The reason we use different colour profiles is that colour is handed very differently on a computer screen as opposed to printing. A computer screen uses the primary colours of light (Red, Green, Blue); on the other hand a printer uses the primary colours of pigment (Cyan, Magenta, Yellow) and additionally blacK from which we get CMYK.
Click Project >>> Options, then enable colour profiles as seen below. (We will leave the default as RGB as that is what we will be using for the remainder of the course).
Now right click on Map, under the drawing order choose properties, and set the colour management for this specific map.
Pick CMYK, and leave the default colour profile, when working with a professional printing company they would provide you with the profiles that match their printers.

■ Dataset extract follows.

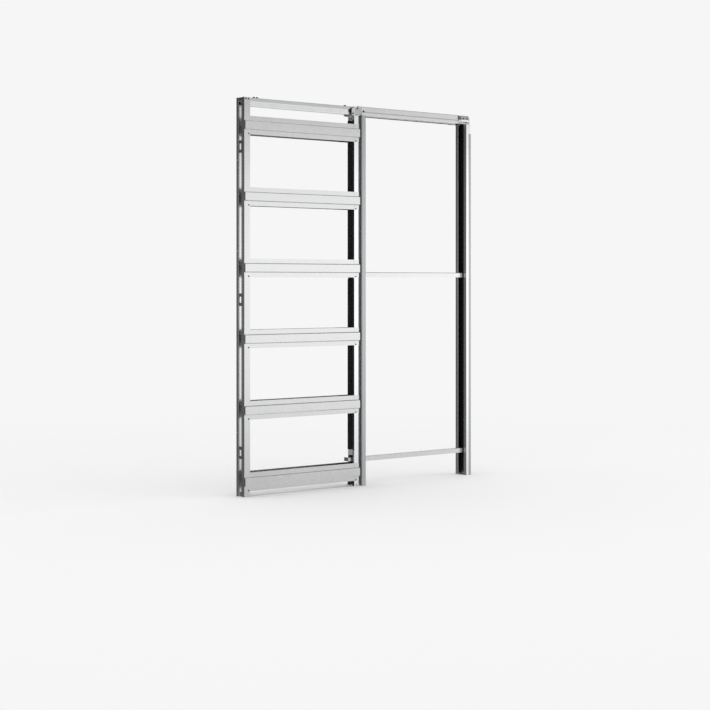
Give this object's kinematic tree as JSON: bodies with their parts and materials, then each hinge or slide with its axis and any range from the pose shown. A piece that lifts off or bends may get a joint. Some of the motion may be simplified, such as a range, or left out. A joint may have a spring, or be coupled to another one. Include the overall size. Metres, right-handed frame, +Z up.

You will likely not notice a difference in your display, other than potentially blacks becoming less dark. Unless you own a colour calibrated monitor in which case you would notice a slight shift in some tones. Colour calibration works by using a colorometer to measure the colours sent to a monitor and what is actually displayed, and creates a look up table to help the computer display the desired colour; likewise this is done with the printer to account for differences in ink or the papers effect on colour. In most cases this may be minor, but if you have important projects the extra couple of steps may be worth it.
Below this image shows an example of a monitor pre-calibration (upper left triangle) and post-calibration. When you consider these effects could be combined with similar results from a printer you can start to see how noticeable the changes can be.